Connecting the Maas with the Meuse, they then followed the Canal de l’Est to the west of the Vosges before navigating the rivers Saône and Rhône to emerge into the Mediterranean. From there they sailed to Sète and into the Canal du Midi for the final leg of the journey before the dash across the Bay of Biscay. They spent the winter at Capestang, near Béziers, and a further 10 weeks in Marmande, on the Garonne, waiting for a period of suitable weather to cross the Bay of Biscay.
“Every morning, we were up checking the méteo, as basically the Libje is a flat-bottomed boat with no keel, and on the open sea it just rolls – so we had to wait until it was flat calm before we could set off,” explains Ian.

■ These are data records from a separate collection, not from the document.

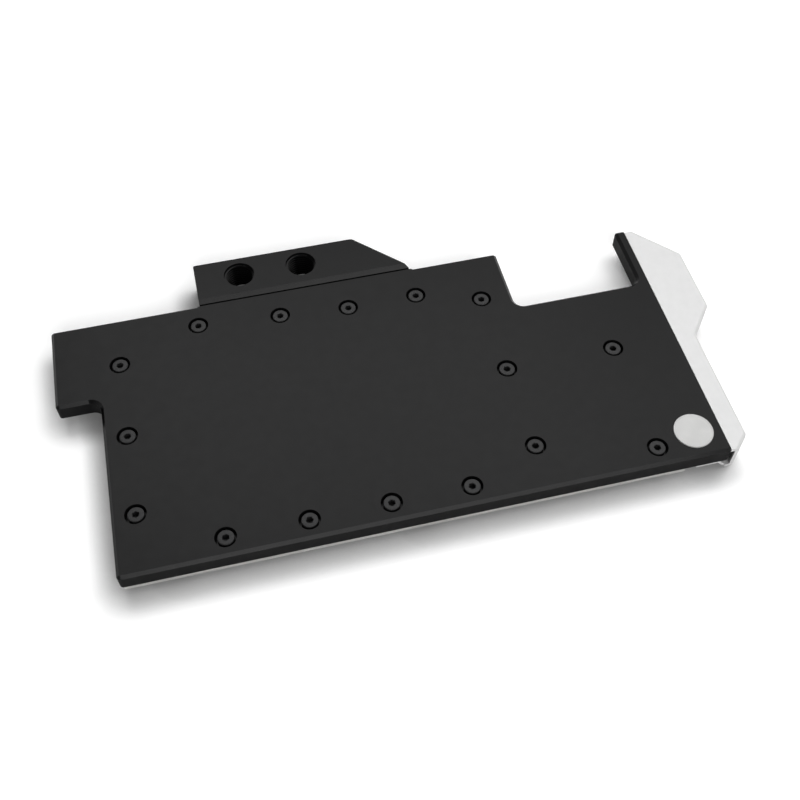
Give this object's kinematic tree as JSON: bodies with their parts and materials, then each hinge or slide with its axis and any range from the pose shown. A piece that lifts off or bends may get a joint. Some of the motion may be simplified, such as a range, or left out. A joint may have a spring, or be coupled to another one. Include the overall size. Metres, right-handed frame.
{
  "type": "gpu water block",
  "caption": "Full-cover water block for a graphics card, with a black acetal top, plated cold plate, terminal with threaded ports and a folded metal side cover.",
  "frame": {"origin": "middle of the cold plate's raised face that touches the graphics chip", "axes": "+X along the card from the bracket end to the side cover, +Y across the card towards the terminal, +Z away from the circuit board"},
  "size_m": [0.2736, 0.1421, 0.0151],
  "materials": {
    "black_plastic": "machined black acetal, satin",
    "plated_copper": "copper with bright nickel plating",
    "thin_steel": "thin stainless sheet",
    "seal_rubber": "black moulded rubber",
    "black_screws": "steel with dull black coating",
    "standoff_brass": "turned brass with nickel plating",
    "cover_sheet": "bead-blasted clear anodised sheet",
    "badge_metal": "satin metal disc",
    "pad_foam": "thin adhesive pad"
  },
  "bodies": {
    "root": {"top_plate": "black_plastic", "cold_plate": "plated_copper", "jet_plate": "thin_steel", "main_seal": "seal_rubber", "top_screws": "black_screws", "terminal": "black_plastic", "inlet_seal": "seal_rubber", "outlet_seal": "seal_rubber", "terminal_screws": "black_screws", "core_standoffs": "standoff_brass", "board_standoffs": "standoff_brass", "side_cover": "cover_sheet", "cover_screws": "black_screws", "badge": "badge_metal", "badge_pad": "pad_foam"}
  },
  "joints": []
}
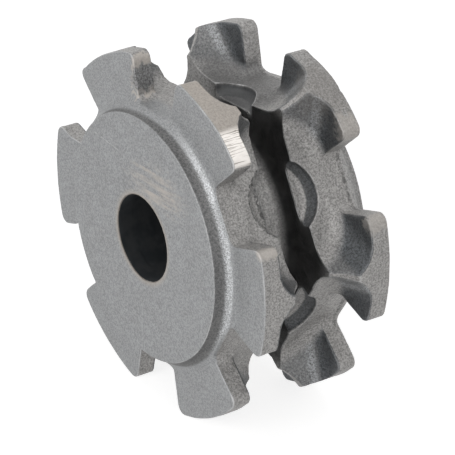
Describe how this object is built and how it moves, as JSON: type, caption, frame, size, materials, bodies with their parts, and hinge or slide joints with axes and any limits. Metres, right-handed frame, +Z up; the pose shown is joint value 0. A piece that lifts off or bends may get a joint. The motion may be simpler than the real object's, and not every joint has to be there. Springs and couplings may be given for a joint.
{
  "type": "chain sprocket",
  "caption": "Cast pocket wheel for round-link chain: toothed flanges either side of a deep groove, raised round hubs and a plain bore.",
  "frame": {"origin": "centre of the wheel, on the bore axis, midway between the hub faces", "axes": "+Y along the bore axis towards the rear hub face, +Z up through the middle of a link pocket, +X to the right, seen from the front hub face"},
  "size_m": [0.1288, 0.0606, 0.1246],
  "materials": {
    "cast_body": "as cast and shot-blasted, dull grey"
  },
  "bodies": {
    "root": {"chain_sprocket": "cast_body"}
  },
  "joints": []
}
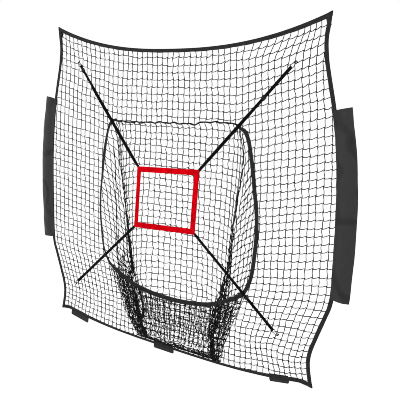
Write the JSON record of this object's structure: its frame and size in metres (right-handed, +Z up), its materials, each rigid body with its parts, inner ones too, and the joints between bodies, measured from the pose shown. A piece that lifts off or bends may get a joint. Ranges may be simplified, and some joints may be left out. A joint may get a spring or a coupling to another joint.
{
  "type": "pitching target net",
  "caption": "Netting panel with a ball pocket behind a strung red target square, for pitching practice on a bow frame.",
  "frame": {"origin": "middle of the line between the panel's two bottom corners, in the plane of the netting", "axes": "+X right seen from the thrower, +Y away from the thrower, towards the pocket, +Z up along the panel"},
  "size_m": [2.598, 0.1796, 2.212],
  "materials": {
    "net_cord": "black polyester cord, slightly fuzzy",
    "binding": "woven binding, matt",
    "cord": "black cord",
    "rim_webbing": "woven webbing, matt",
    "pocket_net": "black polyester netting",
    "sleeve_fabric": "woven nylon, wrinkled",
    "corner_fabric": "woven nylon",
    "red_webbing": "bright red woven webbing",
    "strap_webbing": "black woven webbing",
    "slider_plastic": "moulded plastic",
    "tip_vinyl": "dipped vinyl",
    "hook_wire": "zinc-plated wire",
    "hook_tape": "hook tape",
    "loop_tape": "loop tape",
    "tab_webbing": "woven webbing"
  },
  "bodies": {
    "panel": {"netting_top": "net_cord", "netting_left": "net_cord", "netting_right": "net_cord", "netting_bottom": "net_cord", "top_hem": "binding", "bottom_hem": "binding", "left_hem": "binding", "right_hem": "binding", "pocket_rim_left": "rim_webbing", "pocket_rim_right": "rim_webbing", "pocket_rim_bottom": "rim_webbing", "pocket_rim_cord": "cord", "pocket_back": "pocket_net", "pocket_side_left": "pocket_net", "pocket_side_right": "pocket_net", "pocket_front": "pocket_net", "pocket_gather": "pocket_net", "pole_sleeve_left": "sleeve_fabric", "pole_sleeve_right": "sleeve_fabric", "corner_pocket_left": "corner_fabric", "corner_pocket_right": "corner_fabric", "strap_upper_left": "strap_webbing", "strap_upper_right": "strap_webbing", "strap_lower_left": "strap_webbing", "strap_lower_right": "strap_webbing", "tab_left_front": "tab_webbing", "tab_middle_front": "tab_webbing", "tab_right_front": "tab_webbing", "loop_pads": "loop_tape"},
    "target": {"target_top": "red_webbing", "target_bottom": "red_webbing", "target_left": "red_webbing", "target_right": "red_webbing"},
    "slider_upper_left": {"slider_upper_left": "slider_plastic"},
    "hook_upper_left": {"hook_upper_left": "hook_wire", "hook_tip_upper_left": "tip_vinyl"},
    "slider_upper_right": {"slider_upper_right": "slider_plastic"},
    "hook_upper_right": {"hook_upper_right": "hook_wire", "hook_tip_upper_right": "tip_vinyl"},
    "slider_lower_left": {"slider_lower_left": "slider_plastic"},
    "hook_lower_left": {"hook_lower_left": "hook_wire", "hook_tip_lower_left": "tip_vinyl"},
    "slider_lower_right": {"slider_lower_right": "slider_plastic"},
    "hook_lower_right": {"hook_lower_right": "hook_wire", "hook_tip_lower_right": "tip_vinyl"},
    "tab_flap_left": {"tab_left_flap": "tab_webbing", "tab_left_hook_pad": "hook_tape"},
    "tab_flap_middle": {"tab_middle_flap": "tab_webbing", "tab_middle_hook_pad": "hook_tape"},
    "tab_flap_right": {"tab_right_flap": "tab_webbing", "tab_right_hook_pad": "hook_tape"}
  },
  "joints": [
    {"name": "target_give", "type": "slide", "parent": "panel", "child": "target", "axis": [0, 1, 0], "range_m": [-0.03, 0.07], "stiffness_N_per_m": 150, "deforming": ["strap_upper_left", "strap_upper_right", "strap_lower_left", "strap_lower_right"]},
    {"name": "slider_upper_left_slide", "type": "slide", "parent": "panel", "child": "slider_upper_left", "axis": [0.6397, 0, -0.7687], "range_m": [-0.02, 0.1]},
    {"name": "hook_upper_left_swing", "type": "hinge", "parent": "panel", "child": "hook_upper_left", "pos_m": [-0.85241, -0.0058, 1.85425], "axis": [0.7687, 0, 0.6397], "range_deg": [0, 110], "stiffness_Nm_per_rad": 0.02, "springref_deg": -17.19},
    {"name": "slider_upper_right_slide", "type": "slide", "parent": "panel", "child": "slider_upper_right", "axis": [-0.7019, 0, -0.7123], "range_m": [-0.08, 0.08]},
    {"name": "hook_upper_right_swing", "type": "hinge", "parent": "panel", "child": "hook_upper_right", "pos_m": [0.85693, -0.0058, 1.84051], "axis": [0.7123, 0, -0.7019], "range_deg": [0, 110], "stiffness_Nm_per_rad": 0.02, "springref_deg": -17.19},
    {"name": "slider_lower_left_slide", "type": "slide", "parent": "panel", "child": "slider_lower_left", "axis": [0.7518, 0, 0.6594], "range_m": [-0.08, 0.08]},
    {"name": "hook_lower_left_swing", "type": "hinge", "parent": "panel", "child": "hook_lower_left", "pos_m": [-0.90193, -0.0058, 0.25337], "axis": [-0.6594, 0, 0.7518], "range_deg": [0, 110], "stiffness_Nm_per_rad": 0.02, "springref_deg": -17.19},
    {"name": "slider_lower_right_slide", "type": "slide", "parent": "panel", "child": "slider_lower_right", "axis": [-0.7749, 0, 0.6321], "range_m": [-0.08, 0.08]},
    {"name": "hook_lower_right_swing", "type": "hinge", "parent": "panel", "child": "hook_lower_right", "pos_m": [0.81201, -0.0058, 0.28929], "axis": [-0.6321, 0, -0.7749], "range_deg": [0, 110], "stiffness_Nm_per_rad": 0.02, "springref_deg": -17.19},
    {"name": "tab_left_open", "type": "hinge", "parent": "panel", "child": "tab_flap_left", "pos_m": [-0.899, 0.00325, -0.04592], "axis": [-0.9863, 0, 0.165], "range_deg": [0, 170]},
    {"name": "tab_middle_open", "type": "hinge", "parent": "panel", "child": "tab_flap_middle", "pos_m": [-0.053, 0.00325, -0.07725], "axis": [-1, 0, 0], "range_deg": [0, 170]},
    {"name": "tab_right_open", "type": "hinge", "parent": "panel", "child": "tab_flap_right", "pos_m": [0.86579, 0.00325, -0.03195], "axis": [-0.9877, 0, -0.1564], "range_deg": [0, 170]}
  ]
}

When a high-pressure weather system at last became established, Ian and two professional yacht deliverymen set off into the Bay of Biscay, and sailed around the clock to complete the 200km journey in 36 hours. The Libje remains one of only three barges to have successfully crossed the Bay of Biscay.
“When we got into Nantes and back onto a canal again, I was kissing the stone by the first lock,” says Ian. “There was a great sense of satisfaction, because for two years, we’d had people saying we’d never be able to do it. People told us we wouldn’t get further than the mouth of the Garonne.”
Having put so much effort into getting to Brittany, Jane and Ian, now both in their sixties, have no plans to retire. They enjoy the long off-season, and although there are winter jobs to be done, they also spend time relaxing, discovering new restaurants and walking their dogs Millie and Pippa along the wooded towpath.
“It is hard work when we have guests,” says Jane. “There is always something to do, and it can be an 18-hour day, but we don’t do it all year, and we try to get a day off between guests. It is a balance that suits us.”
“We just love living on the canal, and after a hard day, lying in bed at night listening to the owls makes it all worthwhile. I would rather work flat out and have the Libje as our home than work in a bank in Glasgow.”